Deeming his current CMA nominations "gratifying", Urban added, "It's really hard to find the right words. It's not something I take for granted to be in these categories, and it still takes some sinking-in to see your name among the others. I don't know if you ever get used to that. Like most other artistes, you grow up watching the CMAs - which I did in Australia - and seeing Ronnie Milsap and Barbara Mandrell and Kenny Rogers, and suddenly, you find yourself there. It's a bit surreal."

Indeed, Urban said, "To win entertainer of the year last year was mind-blowing. I can't even quantify it. That award was so appreciated, it makes you want to get out there and justify it all." Urban also expressed appreciation for the lasting success of the album that fueled the honour, Be Here. "It allowed me time not only to tour as much as I could, but also to work on the new album."

When he's on the concert circuit, Urban likes placing new songs among the tunes his fans know and want. "You just feel your way through it," he reasoned. "It really depends on how long the (last) record has been out. You get feedback on the songs that are connecting with people, but a lot of it is just familiarity.

"When we were out on tour with Brooks & Dunn around '02, (Urban's album) Golden Road had just come out, and we were starting our show with Who Wouldn't Want to Be Me. There was no audience reaction to it, so if I'd gauged by that whether I should release it as a single, I never would have." <

Personal Life

With the plentiful attention paid to his personal life - given his recent marriage to Oscar-winning actress Nicole Kidman - the New Zealand-born, Australia-raised Urban maintained it hadn't affected his creative process. "I felt a little more free," he reported, "but I think that was more to do with a comfort level with the team in the studio. It was all the same guys I worked on the last two records with, so there was the feeling of being in a comfortable place to try new things.

"Obviously," Urban allowed, "a lot of these songs are relevant to where I am at the moment. My wife was wandering around the house, hearing these things being created from the ground up. I don't know that I necessarily played them to get an opinion. It didn't have a big impact on how the songs were written or completed."

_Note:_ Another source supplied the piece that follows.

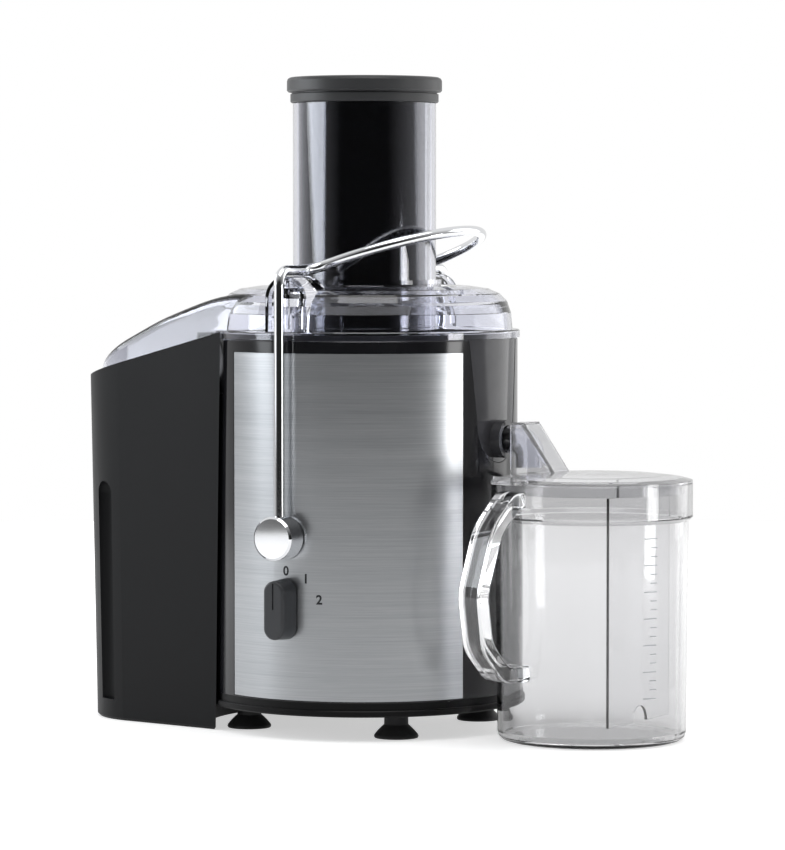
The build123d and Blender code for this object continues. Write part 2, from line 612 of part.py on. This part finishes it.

When Urban met the press at last year's CMA Awards, his relationship with Kidman was more rumour than established fact, and he gracefully resisted questions about it. Even a few weeks ago, he preferred not to discuss it much.

"Your job is to still try to keep the focus on your music," he said, "but at the same time, the music has to be strong enough to be worthy of the focus. At the very least, you try to strike a balance between the two types of inquiries."

After their June wedding, Urban and Kidman managed to keep their relationship relatively low-key until last month's developments. "We're very private people," he said, "so the quandary I find myself in is that a lot of my personal life is in these new songs. On the one hand, I'm not comfortable talking about my private life; on the other hand, a lot of it is in the material, so I have to let the music speak for itself. It's quite a dichotomy for me."

Though he won't attend the ceremony, Keith Urban has four nominations in the 40th annual CMA Awards Monday night, at 8, on ABC.